In 2000 there were 38 single family homes (or 48.7% of the total) out of a total of 78 inhabited buildings. There were 13 multi-family buildings (16.7%), along with 22 multi-purpose buildings that were mostly used for housing (28.2%) and 5 other use buildings (commercial or industrial) that also had some housing (6.4%).

In 2000, a total of 108 apartments (86.4% of the total) were permanently occupied, while 16 apartments (12.8%) were seasonally occupied and one apartment was empty. As of 2009, the construction rate of new housing units was 0 new units per 1000 residents. The vacancy rate for the municipality, in 2010, was 2.27%.

The historical population is given in the following chart:

==Politics==
In the 2007 federal election the most popular party was the SVP which received 22.18% of the vote. The next three most popular parties were the SP (21.16%), the Green Party (20.13%) and the PdA Party (13.2%). In the federal election, a total of 93 votes were cast, and the voter turnout was 44.9%.

==Economy==
As of In 2010 2010, Corcelles-sur-Chavornay had an unemployment rate of 4.1%. As of 2008, there were 40 people employed in the primary economic sector and about 12 businesses involved in this sector.
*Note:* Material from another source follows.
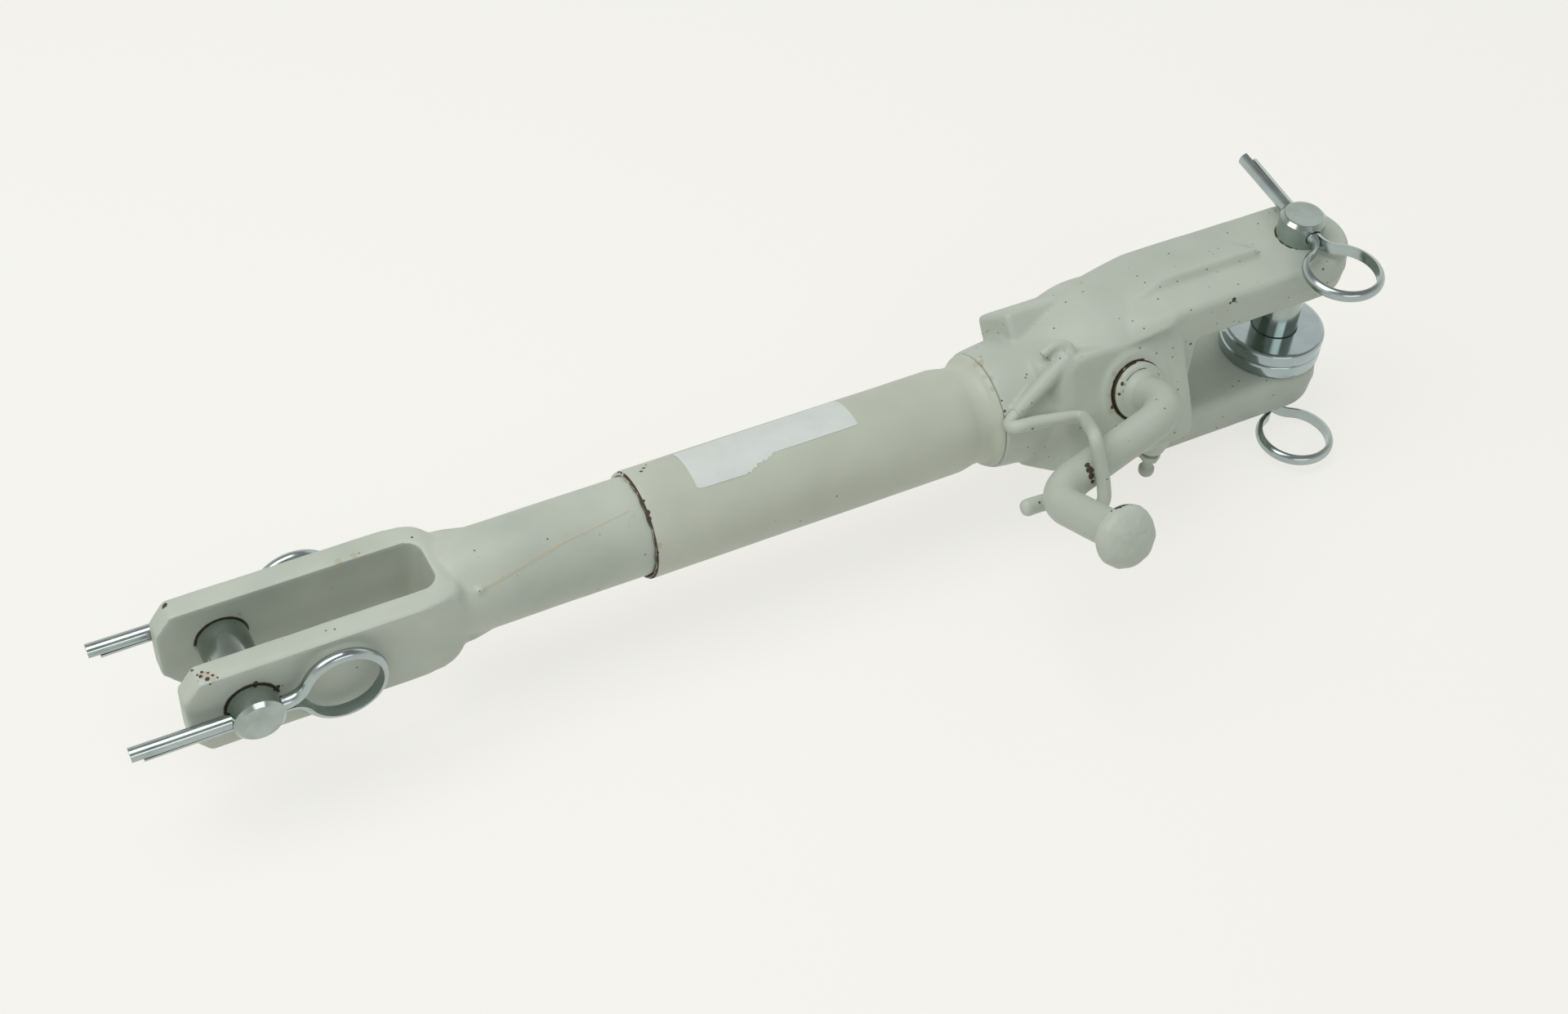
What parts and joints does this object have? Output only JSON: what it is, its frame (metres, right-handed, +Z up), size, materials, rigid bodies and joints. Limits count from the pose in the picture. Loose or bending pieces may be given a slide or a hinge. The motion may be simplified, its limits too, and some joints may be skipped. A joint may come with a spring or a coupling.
{
  "type": "tractor lift rod",
  "caption": "Linkage lift rod whose length is set by a crank, bevel gears and a screw, with a pinned clevis at each end and a wire latch.",
  "frame": {"origin": "centre of the upper pin on the rod's axis", "axes": "+X from the lower fork to the upper fork, +Z up along the upper pin, +Y away from the crank, along the lower pin"},
  "size_m": [0.6875, 0.2123, 0.1348],
  "materials": {
    "forging_paint": "satin",
    "tube_paint": "satin",
    "crank_paint": "satin",
    "nipple_paint": "satin",
    "plug_steel": "dull",
    "bronze": "machined",
    "bearing_steel": "ground and polished",
    "machined_steel": "machined, oiled",
    "zinc_pin": "bright zinc plate",
    "zinc_washer": "bright zinc plate, polished",
    "zinc_cotter": "bright zinc plate"
  },
  "bodies": {
    "housing": {"upper_fork": "forging_paint", "housing_plug": "plug_steel", "sleeve": "tube_paint", "grease_nipple": "nipple_paint", "pinion_bush": "bronze", "rear_bush": "bronze", "spindle_bush": "bronze", "fixed_race": "bearing_steel", "ball_cage": "bronze", "thrust_balls": "bearing_steel"},
    "spindle": {"turning_race": "bearing_steel", "screw_spindle": "machined_steel", "spindle_gear": "machined_steel", "spindle_nut": "machined_steel", "spindle_key": "machined_steel"},
    "crank": {"crank": "crank_paint", "crank_knob": "crank_paint", "bevel_pinion": "machined_steel", "pinion_pin": "machined_steel", "crank_washer": "machined_steel"},
    "fork": {"lower_fork": "forging_paint", "fork_nut": "bronze", "nut_pin": "machined_steel"},
    "latch": {"latch_wire": "crank_paint"},
    "upper_pin": {"upper_pin": "zinc_pin"},
    "washers": {"spacer_washer_top": "zinc_washer", "spacer_washer_base": "zinc_washer"},
    "top_cotter": {"top_cotter": "zinc_cotter"},
    "under_cotter": {"under_cotter": "zinc_cotter"},
    "lower_pin": {"lower_pin": "zinc_pin"},
    "front_cotter": {"front_cotter": "zinc_cotter"},
    "rear_cotter": {"rear_cotter": "zinc_cotter"}
  },
  "joints": [
    {"name": "crank_turn", "type": "hinge", "parent": "housing", "child": "crank", "pos_m": [-0.1235, 0, 0], "axis": [0, -0.8894, 0.4571], "range_deg": [-9360, 6480]},
    {"name": "spindle_spin", "type": "hinge", "parent": "housing", "child": "spindle", "pos_m": [-0.1235, 0, 0], "axis": [1, 0, 0], "range_deg": [-5616, 3888]},
    {"name": "fork_slide", "type": "slide", "parent": "housing", "child": "fork", "axis": [-1, 0, 0], "range_m": [-0.078, 0.054]},
    {"name": "latch_swing", "type": "hinge", "parent": "housing", "child": "latch", "pos_m": [-0.1945, -0.02817, 0.01695], "axis": [0.8211, 0.1739, 0.5437], "range_deg": [-110, 0], "deforming": ["latch_wire"]},
    {"name": "upper_pin_turn", "type": "hinge", "parent": "housing", "child": "upper_pin", "pos_m": [0, 0, 0], "axis": [0, 0, 1], "continuous": true},
    {"name": "washer_slide", "type": "slide", "parent": "upper_pin", "child": "washers", "axis": [0, 0, 1], "range_m": [0, 0.0375]},
    {"name": "top_cotter_pull", "type": "slide", "parent": "upper_pin", "child": "top_cotter", "axis": [-0.0872, -0.9962, 0], "range_m": [0, 0.08]},
    {"name": "under_cotter_pull", "type": "slide", "parent": "upper_pin", "child": "under_cotter", "axis": [-0.0872, -0.9962, 0], "range_m": [0, 0.08]},
    {"name": "lower_pin_turn", "type": "hinge", "parent": "fork", "child": "lower_pin", "pos_m": [-0.6, 0, 0], "axis": [0, 1, 0], "continuous": true},
    {"name": "front_cotter_pull", "type": "slide", "parent": "lower_pin", "child": "front_cotter", "axis": [1, 0, 0], "range_m": [0, 0.08]},
    {"name": "rear_cotter_pull", "type": "slide", "parent": "lower_pin", "child": "rear_cotter", "axis": [1, 0, 0], "range_m": [0, 0.08]}
  ],
  "couplings": [
    {"joint": "spindle_spin", "follows": "crank_turn", "ratio": 0.6},
    {"joint": "fork_slide", "follows": "crank_turn", "m_per_rad": 0.00047746}
  ]
}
No one was employed in the secondary sector. 39 people were employed in the tertiary sector, with 11 businesses in this sector. There were 148 residents of the municipality who were employed in some capacity, of which females made up 48.6% of the workforce.
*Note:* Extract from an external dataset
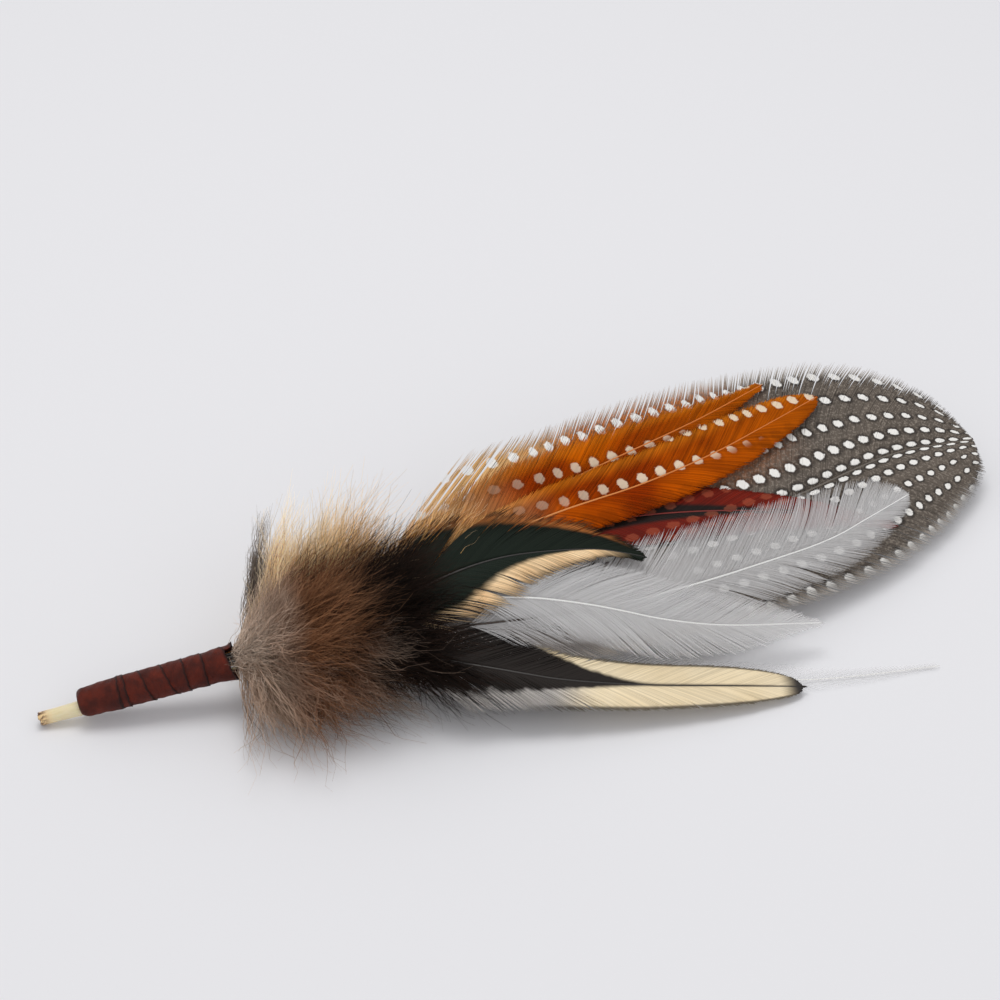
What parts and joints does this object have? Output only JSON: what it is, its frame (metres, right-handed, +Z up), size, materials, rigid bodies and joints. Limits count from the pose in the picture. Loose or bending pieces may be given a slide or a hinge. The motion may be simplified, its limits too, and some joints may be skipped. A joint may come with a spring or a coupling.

In 2008 the total number of full-time equivalent jobs was 61. The number of jobs in the primary sector was 30, of which 16 were in agriculture and 14 were in forestry or lumber production. There were no jobs in the secondary sector. The number of jobs in the tertiary sector was 31. In the tertiary sector; 7 or 22.6% were in wholesale or retail sales or the repair of motor vehicles, 3 or 9.7% were in a hotel or restaurant, 1 was in the information industry, 3 or 9.7% were technical professionals or scientists, 4 or 12.9% were in education and 11 or 35.5% were in health care.

In 2000, there were 19 workers who commuted into the municipality and 102 workers who commuted away. The municipality is a net exporter of workers, with about 5.4 workers leaving the municipality for every one entering. Of the working population, 4.7% used public transportation to get to work, and 67.6% used a private car.

==Religion==
From the 2000 census, 45 or 14.8% were Roman Catholic, while 181 or 59.3% belonged to the Swiss Reformed Church. Of the rest of the population, there was 1 individual who belongs to the Christian Catholic Church, and there was 1 individual who belongs to another Christian church. There were 2 individuals who were Buddhist, 1 person who was Hindu and 3 individuals who belonged to another church. 46 (or about 15.08% of the population) belonged to no church, are agnostic or atheist, and 25 individuals (or about 8.20% of the population) did not answer the question.

==Education==
In Corcelles-sur-Chavornay about 89 or (29.2%) of the population have completed non-mandatory upper secondary education, and 49 or (16.1%) have completed additional higher education (either university or a Fachhochschule). Of the 49 who completed tertiary schooling, 46.9% were Swiss men, 38.8% were Swiss women and 12.2% were non-Swiss women.

In the 2009/2010 school year there were a total of 43 students in the Corcelles-sur-Chavornay school district. In the Vaud cantonal school system, two years of non-obligatory pre-school are provided by the political districts. During the school year, the political district provided pre-school care for a total of 578 children of which 359 children (62.1%) received subsidized pre-school care. The canton's primary school program requires students to attend for four years. There were 26 students in the municipal primary school program. The obligatory lower secondary school program lasts for six years and there were 17 students in those schools.

As of 2000, there were 10 students in Corcelles-sur-Chavornay who came from another municipality, while 44 residents attended schools outside the municipality.